I bring it up today to focus on a dissent in that case, written by Judge Ferdinand Fernandez, who is among other things very very smart, so I am being either brave or foolhardy because I am about to disagree with him. His Kearney dissent touches on one of the most basic dilemmas about ERISA insurers: why should we treat them as something they are not -- impartial trustees -- instead of what they are -- insurance companies looking out for their own bottom line?
Judge Fernandez thinks I am all worked up over very little:
While I see no particular point in disputing the majority's determination that this case must be remanded to the district court, I do not concur with its rationale, reasoning or result. Hence I dissent because, as I see it, the keystone of the approach favored of the majority is undue caution about treating administrator authority under an ERISA plan different from insurance company authority in the non-ERISA insurance world. However, because that keystone is defective, the whole arch of the opinion must collapse. There are two major fractures in that most important voussoir.
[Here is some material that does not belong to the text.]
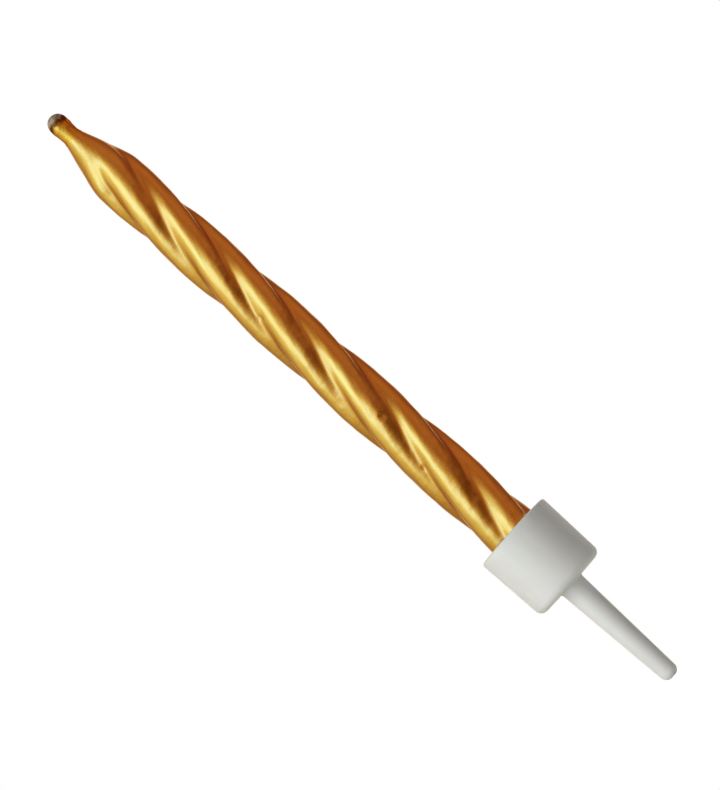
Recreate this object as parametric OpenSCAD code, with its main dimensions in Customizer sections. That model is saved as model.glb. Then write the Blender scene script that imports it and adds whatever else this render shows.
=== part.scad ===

The first fracture exists because there is no need for such great caution. This case does not involve a mere contract; it involves an ERISA plan. The difference is exceedingly important and imposes both benefits and burdens upon any entity which is acting as an administrator of a plan. For Standard, and for all other similarly situated companies, the fiduciary nature of the duties can be a double-edged sword to say the least.
The double-edged sword Judge Fernandez percieves is that, whereas insurers under state law are allowed to pursue their own selfish interests so long as they keep to the terms of the contract, under ERISA it's different:
When it comes to ERISA, however, we cannot simply apply the same premises, even when an insurance company is involved. The whole arrangement is quite different when a company undertakes to act as a plan administrator. It, then, is not a mere contracting party; it is a fiduciary. See 29 U.S.C. §§ 1002(16)(A), 1002(21)(A). In effect, the entity creating the plan is a trustor, the administering company is a trustee, and the claimant is a beneficiary of that trust. Therefore, even though it does insure a benefit, an insurance company must act as a fiduciary must act. That actually imposes a higher duty upon it than it would undertake were it in a mere contractual relationship. It cannot simply act as a self-interested party that need only avoid violating the legal floor created by the covenant of good faith and fair dealing. It must reach much higher; it must act with the very punctilio of fairness. 1102*1102 See 29 U.S.C. § 1104(a)(1) ("[A] fiduciary shall discharge his duties with respect to a plan solely in the interest of the participants and beneficiaries. . . ."); NLRB v. Amax Coal Co., 453 U.S. 322, 329, 101 S.Ct. 2789, 2794, 69 L.Ed.2d 672 (1981) ("[A] trustee bears an unwavering duty of complete loyalty to the beneficiary of the trust, to the exclusion of the interests of all other parties."); Blau v. Del Monte Corp., 748 F.2d 1348, 1353 (9th Cir.1984) ("The administrator of an employee welfare benefit plan . . . has no discretion . . . to flout the . . . fiduciary obligations imposed by ERISA, or to deny benefits in contravention of the plan's plain terms."); Restatement (Second) of Trusts § 170(1)(1959) ("The trustee is under a duty to the beneficiary to administer the trust solely in the interest of the beneficiary."); Restatement (Second) of Trusts § 183 (1959) ("When there are two or more beneficiaries of a trust, the trustee is under a duty to deal impartially with them."); cf. Howard v. Shay, 100 F.3d 1484, 1488 (9th Cir.1996) (The administrator's "duties are the `highest known to the law.'").
And, adds Judge Fernandez, the principles of trust law are there to protect us:
...while it might seem a bit jarring to interpret ordinary contract language in a way that confers discretion, where one party must depend on the mere good faith of the other, it is not at all surprising to find discretionary language in an ERISA plan, where the beneficiary can insist on fiduciary behavior. In the former case, the conferral of discretion may seem downright scary; in the latter, the principles of trust law act as an anodyne for undue fears. It is true that when there is discretion courts will only review the administrator's actions for an abuse of that discretion. See Restatement (Second) of Trusts § 187 (1959). However, the high principles and standards of trust law do protect the beneficiary. No fiduciary, not even an insurance company, can draw much comfort from the fact that discretion is conferred upon it, if it acts in a lax, conflicted, arbitrary, capricious, or abusive manner toward the beneficiary.
The problem with this is that these high standards of behavior we supposedly expect from ERISA insurers have no teeth. Under ordinary insurance law an insurer may -- conceptually -- have a greater ability to look out for its own selfish interests, but if it does cross the line there can be hell to pay. If an ERISA insurer acts as Judge Fernandez supposes -- in a lax, conflicted, arbitrary, capricious, or abusive manner -- we may well wag our finger, but there are no real-world, meaningful consequences imposed on it. It's just business as usual.
Judge Fernandez would be quite correct, IMO, if there were consequences.
Or even the possibility of consequences.